Mr Shanmugam also cited another Financial Times report earlier this year that opioids have shaved one year off the average male life expectancy in the US.

"These are big numbers, but, you know, we focus on a few drug traffickers. But these hundreds of thousands of lives, are we not compassionate about them?" said Mr Shanmugam.

When Ms Idris asked if the Government would reconsider the mandatory death penalty in a similar way that Section 377A was reconsidered because attitudes had "shifted appreciably", Mr Shanmugam said the issues differed slightly.

"It's... a philosophical question when people think when the state should put someone to death - should it or should it not? And it's bound with other philosophical questions which have real-life consequences, like - can you put someone to capital punishment even if you're convinced that a larger number of lives will be saved?" he added.

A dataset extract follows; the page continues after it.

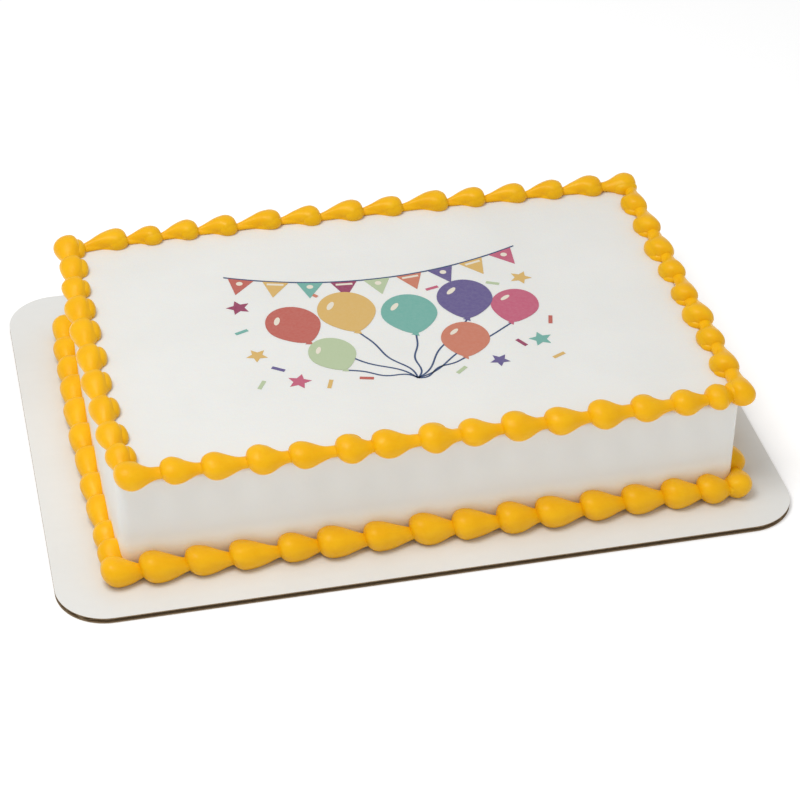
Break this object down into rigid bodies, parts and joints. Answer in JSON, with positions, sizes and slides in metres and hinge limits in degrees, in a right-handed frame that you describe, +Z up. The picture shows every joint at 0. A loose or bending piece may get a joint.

Mr Shanmugam also noted that despite international outcry against the mandatory death penalty, Singapore's reputation has never been stronger in terms of people wanting to invest and move to Singapore.

He said: "Having looked at the facts, having looked at the data, I will say it is my duty to continue to try and persuade Singaporeans that having the death penalty works as a serious deterrent, and it keeps Singapore safe...

"Most importantly, it saves thousands of lives, and we don't descend into the state of chaos that a lot of other countries have descended into."